Commerce is not tio be trifled with. Yet ever since the embargo used by President Jefferson , in 1812, as a kind of war by other means, Americans have from time to time thought it useful to disconnect our trade from the world’s. It almost never is wise. The 1812 embargo bankrupted coastal New England. President Carters’s boycott of the Moscow Olnypics, on an issue of human rights, saved no people from rights abuse but did bring us scorn and irrelevance. Moves to have universities divest holdings in companies doing business with Isarel disfigure those who make such moves. The same is true of those who would have universities divest from the energy industry. All that such moves do is to put thousands of well-paid jobs at risk and make an investor’s task harder.

Yet embargo and divest are the siblings of the courses being bruited by those who oppose the TPP. We can’t have it, they say, because our prospective trade partners might not obey our ideas about child labor, unions, smoky skies, or currency. We can’t have trade agreements because some of our trade partners abuse human rights. (Hmmm, so do we.) Or, say some of the objectors, we can’t have TPP because the Obama administration isn’t enforcing provisos written into trade treaties already enacted.

Our own senator, Elizabeth Warren, has made a huge magillah along these lines. Those who think no further than the sound emoted from her lips applaud her profusely.

The “fast track”: proposal was held up, briefly, because some Senators want to attach provisos to it barring currency manipulation by the Chinese and insisting on protections for workers, including a ban on child labor. Worthy goals all. I do ot see how not having a TPP treaty at all advances them.

We find the objectors’ refusals a mere, modern version of embargo. Do things our way or we’ll take our marbles and go home.

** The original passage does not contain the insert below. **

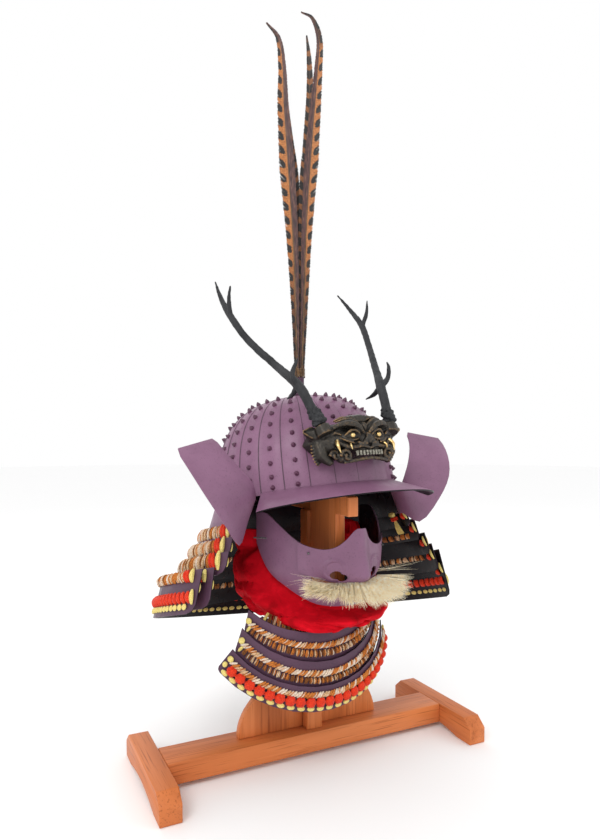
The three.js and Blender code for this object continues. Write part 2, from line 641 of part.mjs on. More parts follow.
// The inner face of the mask.
function maskFace(angle, z, grow = 0) {
  const halfWidth = fromTable(MASK_SECTIONS, 'z', z, 'halfWidth') + grow;
  const halfDepth = fromTable(MASK_SECTIONS, 'z', z, 'halfDepth') + grow;
  const x = halfWidth * Math.sin(angle * DEG);
  const out = fromTable(NOSE_SECTIONS, 'z', z, 'out');
  const spread = fromTable(NOSE_SECTIONS, 'z', z, 'halfWidth');
  const nose = out * Math.exp(-((x / spread) ** 2));
  return vector([x, MASK_CENTRE_Y - halfDepth * Math.cos(angle * DEG) - nose, z]);
}

// The columns crowd together round the nose.
function easedAngle(u, end) {
  const side = 2 * u - 1;
  return end * Math.sign(side) * Math.abs(side) ** 1.4;
}

function cheekPlate() {
  const face = (u, v) => {
    const angle = easedAngle(u, MASK_END);
    const away = Math.abs(angle);
    const low = fromTable(MASK_LOWER_EDGE, 'angle', away, 'z');
    const eyeLine = fromTable(MASK_TOP_EDGE, 'angle', away, 'z');
    const share = THREE.MathUtils.smoothstep(away, NOSE_PLATE_END - 12, NOSE_PLATE_END - 3);
    return maskFace(angle, lerp(low, lerp(MOUTH_Z - LIP_DEPTH, eyeLine, share), v));
  };
  return bentPlate(face, MASK_WALL, 24, 4);
}

// The nose plate laps over the cheek plate. Its nostril slots are cut through.
function nosePlate() {
  const face = (u, v) => {
    const angle = easedAngle(u, NOSE_PLATE_END);
    const high = fromTable(MASK_TOP_EDGE, 'angle', Math.abs(angle), 'z');
    const low = MOUTH_Z - LIP_DEPTH + 1 + 0.006 * angle ** 2;
    return maskFace(angle, lerp(low, high, v));
  };
  let plate = toSolid(bentPlate(face, MASK_WALL, 14, 6, MASK_WALL + 3 * GAP));
  for (const side of [-1, 1]) {
    plate = plate.add(toSolid(ball([side * 25, -116, 277], [10, 4, 9])));
    plate = plate.subtract(toSolid(ball([side * 20, -124, 267], [7, 14, 4.5])));
  }
  return fromSolid(plate);
}
maskGroup.add(node('mask_cheeks', cheekPlate(), FINISH.lacquer));
maskGroup.add(node('mask_nose', nosePlate(), FINISH.lacquer));

// The hidden peg between the head board and the back of the mask.
kabuto.add(node('stand_mask_peg',
  new THREE.CylinderGeometry(REST_PEG_RADIUS, REST_PEG_RADIUS, REST_PEG_LENGTH, 12)
    .translate(0, BOARD_LOWER_FRONT_Y - GAP - REST_PEG_LENGTH / 2, REST_PEG_Z), FINISH.wood));

// Bristle moustache: locks fanning out from a short backing under the nose.
function moustache() {
  const pieces = [ball([0, -134, 253], [24, 6, 7])];
  for (const side of [-1, 1]) {
    for (let i = 0; i < LOCKS_A_SIDE; i++) {
      const share = i / (LOCKS_A_SIDE - 1);
      const tip = [side * lerp(80, 26, share), lerp(-122, -150, share), lerp(266, 234, share)];
      const root = [side * lerp(16, 7, share), -134, lerp(256, 251, share)];
      const middle = [(root[0] + tip[0]) / 2, (root[1] + tip[1]) / 2 - 5, (root[2] + tip[2]) / 2 + 3];
      pieces.push(bentRod([root, middle, tip], [4, 6.5, 1.2], 5, 3));
    }
  }
  return join(pieces);
}
maskGroup.add(node('moustache', moustache(), FINISH.bristle));

// ---------------------------------------------------------------- red collar and throat guard

// The collar comes down inside the mask, rolls out under its edge and hangs over the throat
// guard. Behind the mask's ends it stands up free.
function collar() {
  const inside = -CLOTH_THICKNESS - 7 * GAP;
  const face = (u, v) => {
    const angle = lerp(-CLOTH_END, CLOTH_END, u);
    const away = Math.abs(angle);
    const maskLow = fromTable(MASK_LOWER_EDGE, 'angle', away, 'z');
    const low = fromTable(CLOTH_LOWER_EDGE, 'angle', away, 'z');
    const roll = maskLow - ROLL_DROP;
    const z = v < 0.5 ? lerp(low, roll, v / 0.5) : lerp(roll, maskLow + ROLL_TUCK, (v - 0.5) / 0.5);
    const tucked = THREE.MathUtils.smoothstep(v, 0.38, 0.6);
    const free = THREE.MathUtils.smoothstep(away, MASK_END + 3, MASK_END + 12);
    const bulge = ROLL_BULGE * Math.sin(Math.min(1, v / 0.55) * Math.PI);
    const hanging = vector([
      CLOTH_CENTRE_X + (CLOTH_HALF_WIDTH + bulge) * Math.sin(angle * DEG),
      CLOTH_CENTRE_Y - (CLOTH_HALF_DEPTH + bulge) * Math.cos(angle * DEG),
      z]);
    return hanging.lerp(maskFace(angle, z, inside), tucked * (1 - free));
  };
  return bentPlate(face, CLOTH_THICKNESS, 28, 5);
}
maskGroup.add(node('red_collar', collar(), FINISH.velvet));

function throatEdge(edge, angle) {
  const towardsEnd = (1 - Math.cos(angle * DEG)) / (1 - Math.cos(THROAT_END * DEG));
  return vector([edge.width * Math.sin(angle * DEG), edge.centre - edge.depth * Math.cos(angle * DEG),
    lerp(edge.front, edge.ends, towardsEnd)]);
}

function throatStrip(lame, from, to, thickness, lift) {
  const edgeAt = (edge, angle) => throatEdge(lame[edge], angle);
  return lameStrip(edgeAt, THROAT_END, from, to, LAME_CORNER / 2, thickness, THROAT_COLUMNS, lift);
}
THROAT_LAMES.forEach((lame, i) => {
  const strip = throatStrip(lame, 0, 1, THROAT_WALL, -THROAT_WALL);
  throatGroup.add(node(`throat_lame_${i + 1}`, strip, FINISH.lame));
});
for (const row of THROAT_LACING) {
  const strip = throatStrip(THROAT_LAMES[row.lame], row.from, row.to, row.thickness, 4 * GAP);
  throatGroup.add(node(row.name, strip, { color: row.colour, roughness: 0.8, metalness: 0 }));
}

// ---------------------------------------------------------------- plume

const SOCKET_PROFILE = [
  [0, 0], [9, 0], [9, 14], [6.5, 17], [6.5, SOCKET_HEIGHT], [0, SOCKET_HEIGHT],
].map(([radius, z]) => new THREE.Vector2(radius, z));

function feather(row) {
  const shaft = new THREE.CatmullRomCurve3(
    row.shaft.map((place) => new THREE.Vector3(place.x, row.depth, place.z)));
  const face = (u, v) => {
    const tangent = shaft.getTangentAt(v);
    const width = row.width * fromTable(VANE, 'along', v, 'width');
    const aside = new THREE.Vector3(tangent.z, 0, -tangent.x).multiplyScalar((u - 0.5) * width);
    return shaft.getPointAt(v).add(aside);
  };
  return bentPlate(face, FEATHER_THICKNESS, 1, 13);
}

// The feathers are bound into the socket, whose foot is fitted to the bowl's crown.
function plumeBody() {
  const place = new THREE.Matrix4()
    .makeRotationZ(PLUME_TURN * DEG)
    .setPosition(PLUME_SEAT.x, PLUME_SEAT.y, PLUME_SEAT.z);
  const socket = new THREE.LatheGeometry(SOCKET_PROFILE, 12).rotateX(Math.PI / 2);
  const plume = join([socket, ...FEATHERS.map(feather)]).applyMatrix4(place);
  const crown = bowlRoom(PLATE_LAP + GAP).applyMatrix4(helmet.matrix);
  return fromSolid(toSolid(plume).subtract(toSolid(crown)));
}
kabuto.add(node('plume', plumeBody(), FINISH.feather));

export default kabuto;
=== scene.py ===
# Kabuto on its wooden stand: riveted bowl, laced neck guard, wings, crest with antlers, plume,
# face mask and throat guard. Metres, +Z up; tables that repeat the part's sizes are in millimetres.
import math
import random

import bmesh
import bpy
import numpy as np
from mathutils import Matrix, Vector, noise


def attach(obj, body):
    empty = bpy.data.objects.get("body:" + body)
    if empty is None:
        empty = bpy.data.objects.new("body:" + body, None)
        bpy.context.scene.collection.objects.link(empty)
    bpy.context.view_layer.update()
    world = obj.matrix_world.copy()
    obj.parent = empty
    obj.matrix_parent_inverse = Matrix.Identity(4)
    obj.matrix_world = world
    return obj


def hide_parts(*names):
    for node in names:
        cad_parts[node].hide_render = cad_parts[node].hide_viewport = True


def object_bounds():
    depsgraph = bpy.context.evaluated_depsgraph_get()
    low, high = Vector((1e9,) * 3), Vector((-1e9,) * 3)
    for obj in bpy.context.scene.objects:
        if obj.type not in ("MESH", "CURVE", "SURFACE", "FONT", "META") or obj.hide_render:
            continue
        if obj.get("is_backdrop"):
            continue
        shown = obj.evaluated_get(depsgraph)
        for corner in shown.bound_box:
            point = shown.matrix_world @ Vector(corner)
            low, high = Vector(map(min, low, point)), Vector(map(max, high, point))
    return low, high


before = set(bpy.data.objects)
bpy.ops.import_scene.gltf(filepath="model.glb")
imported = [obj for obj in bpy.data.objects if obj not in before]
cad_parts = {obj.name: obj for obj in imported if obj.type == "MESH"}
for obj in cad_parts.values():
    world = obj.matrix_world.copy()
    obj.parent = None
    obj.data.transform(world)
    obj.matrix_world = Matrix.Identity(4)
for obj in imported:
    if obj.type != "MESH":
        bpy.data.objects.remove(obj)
packed_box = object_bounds()

# ---------------------------------------------------------------- camera, floor and light

# The camera stands low in front of the wearer's right, and looks almost level at the helmet.


def shown(name, data):
    """A new object in the scene from its data."""
    made = bpy.data.objects.new(name, data)
    bpy.context.collection.objects.link(made)
    return made


def finish(name, roughness, **sockets):
    """A new finish. Other keywords set sockets of its shader, with _ for a space."""
    made = bpy.data.materials.new(name)
    made.use_nodes = True
    shader = made.node_tree.nodes["Principled BSDF"]
    shader.inputs["Roughness"].default_value = roughness
    for socket, value in sockets.items():
        shader.inputs[socket.replace("_", " ")].default_value = value
    return made


camera_data = bpy.data.cameras.new("camera")
camera_data.lens = 28.03
camera_data.sensor_width = 36.0
camera_data.shift_x = -0.0107
camera_data.shift_y = 0.0539
camera_data.clip_start = 0.05
camera = shown("camera", camera_data)
camera.location = (-0.40168, -0.83828, 0.44233)
camera_turn = math.radians(-26.362)
camera_rise = math.radians(2.6825)
towards_camera = Vector((
    math.sin(camera_turn) * math.cos(camera_rise),
    -math.cos(camera_turn) * math.cos(camera_rise),
    math.sin(camera_rise)))
camera.rotation_mode = "QUATERNION"
camera.rotation_quaternion = (-towards_camera).to_track_quat("-Z", "Y")
bpy.context.scene.camera = camera

floor_form = bmesh.new()
bmesh.ops.create_circle(floor_form, cap_ends=True, radius=9.0, segments=96)
bmesh.ops.translate(floor_form, verts=floor_form.verts, vec=(0, 0, -0.0004))
floor_mesh = bpy.data.meshes.new("floor")
floor_form.to_mesh(floor_mesh)
floor_form.free()
floor_mesh.materials.append(
    finish("pale_floor", 0.9, Base_Color=(0.97, 0.97, 0.97, 1), Specular_IOR_Level=0.1))
floor = shown("floor", floor_mesh)
floor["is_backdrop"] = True

world = bpy.data.worlds.new("studio")
world.use_nodes = True
world.node_tree.nodes["Background"].inputs["Color"].default_value = (1.0, 1.0, 1.0, 1)
world.node_tree.nodes["Background"].inputs["Strength"].default_value = 1.0
bpy.context.scene.world = world
bpy.context.scene.view_settings.view_transform = "Standard"
LIT_POINT = Vector((0, 0, 0.4))


def soft_light(name, place, size, watts):
    """A square studio softbox that faces the helmet."""
    data = bpy.data.lights.new(name, "AREA")
    data.shape = "SQUARE"
    data.size = size
    data.energy = watts
    light = shown(name, data)
    light.location = place
    light.rotation_mode = "QUATERNION"
    light.rotation_quaternion = (LIT_POINT - Vector(place)).to_track_quat("-Z", "Y")


soft_light("key", (-1.5, -1.3, 2.0), 1.0, 20)
soft_light("fill", (1.6, -1.6, 1.2), 1.6, 3)
soft_light("back", (0.4, 1.8, 1.8), 1.6, 6)

# ---------------------------------------------------------------- wooden stand

# Plain mahogany-coloured boards: two arched feet, a crossbar, a post with two quarter-round
# braces, and the head board that carries the bowl. Sawn, sanded, glued and oiled.
MM = 0.001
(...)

Forget, I guess, that, as President Obama points out, the nations with whom we wish to do TPP represent 95 percent of the world’s consumers. Forget, evidently, that if we don’t partner with these nations, our economic competitors will be glad to step in. Forget, too, I guess, the huge economic benefits of TPP : the trade surpluses — which strengthen our dollar and support our Federal bonds; the enormous revenue opportunities; the innovation that will be required in order to dominate this huge economic zone, which just happens to feature most of the world’s best education systems, best skilled students, and most efficient manufacturers.

Lastly, there’s the big private industry labor unions. they too don’t want to see the President have “fast tarck.’ Heck, they don’t want any trade treaty at all. to them, trade treaty means lost American jobs.

About that, they’re probably right,. a trade treaty does probably mean lost American jobs. But it also, just a likely, means new American jobs, of a different order in different economic environs. Are these new jobs nothing ? To the unionists they probably are nothing, because it’s very likely they won’t be union jobs. Skilled technology jobs in small enterprises aren’t very conducive to the union method — a very worthy method, as it is, for the settings in which it works.

The new types of jobs that the TPP is likely to create will be higher paid, perhaps ot very secure, highly mobile; but they will be jobs. Better them than no jobs at all. The jobs that the anti-TPP union leaders seek to preserve will not be around much longer no matter how much political formaldehyde they’re washed in.

No one can say if the TPP will create a brave new world of workers’ rights, currencies not manipulated, environments shiny and new. But I don’t see how not ennacting TPP will bring any of those to pass either. Give the President full, authority to het a TPP treaty doe.